Mit dem Bus über die ehemalige innerdeutsche Grenze ging es am darauffolgenden Tag, am Dienstag. Das Ziel: Die Gedenkstätte und das Museum Sachsenhausen. Das ungemütliche Wetter verstärkte die bedrückende Stimmung im ehemaligen KZ. Bilder und Zeugnisse der Gräueltaten der NS Zeit hinterließen bleibende Eindrücke. Wir nutzten diese Gelegenheit für einen tiefgreifenden Austausch mit anderen Delegationen zu führen, die an der Führung teilnahmen. Menschliche Emotionen sind universell, unabhängig von ihrer Herkunft. Die gleiche Angst und Wut über die Schrecken der Menschheit, die gleiche Sehnsucht und das Streben nach Gutem sind überall zu spüren.
Unser Mitglied, Xiaotian Tang, reflektierte nach dem Besuch, „Wir müssen uns immer wieder fragen, inwiefern Nazis auch heute noch eine Chance auf Macht haben.

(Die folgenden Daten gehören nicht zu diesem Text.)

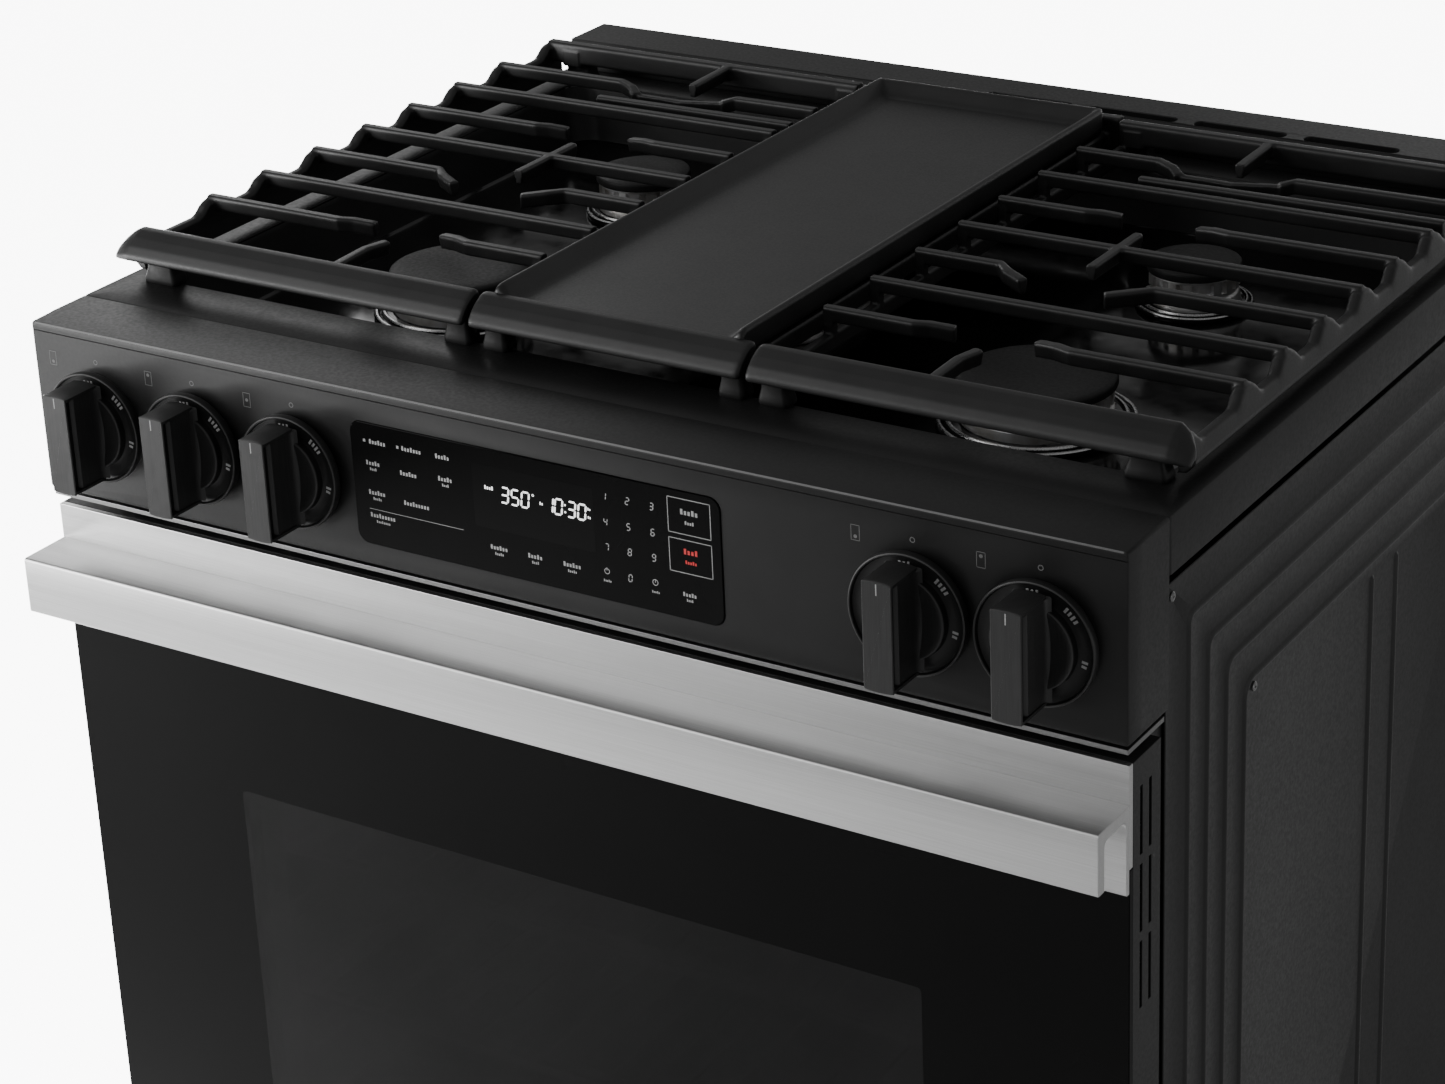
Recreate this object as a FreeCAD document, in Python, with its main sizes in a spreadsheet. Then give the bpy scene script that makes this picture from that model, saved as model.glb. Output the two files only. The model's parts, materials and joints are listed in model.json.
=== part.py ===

Die multikulturelle Gesellschaft, die wir heute als zivilisiert und tolerant bezeichnen, ist zeitlich nicht weit entfernt vom Genozid, vom Massenmord, von der ‚ethnischen Säuberung‘. So felsenfest wie die Berliner Mauer und so zerbrechlich wie die Berliner Mauer ist die Zivilisation, die Menschen von Dämonen trennt.“
Für uns alle ist klar: NIE WIEDER darf so etwas passieren! Das ist auch unsere Aufgabe und unsere Verantwortung als Ausländerbeirat!
Der Abreise am Mittwoch, 26.4. ging noch ein Informationsgespräch im Bundesministerium für Arbeit und Soziales voraus. Auch wenn das Thema Renten und Geschichte des Ministeriums wichtig und interessant waren, bleibt für uns die Diskussion über die Integration und Chancengleichheit der Ausländer*innen auf dem Arbeitsmarkt und auch überall sonst das wichtigste Thema! Wir freuen uns auf weitere Fahrten mit dem Ausländerbeirat, um unsere Positionen auf höheren politischen Ebenen zu vertreten und uns für die Belange aller Ausländer*innen in Deutschland einzusetzen.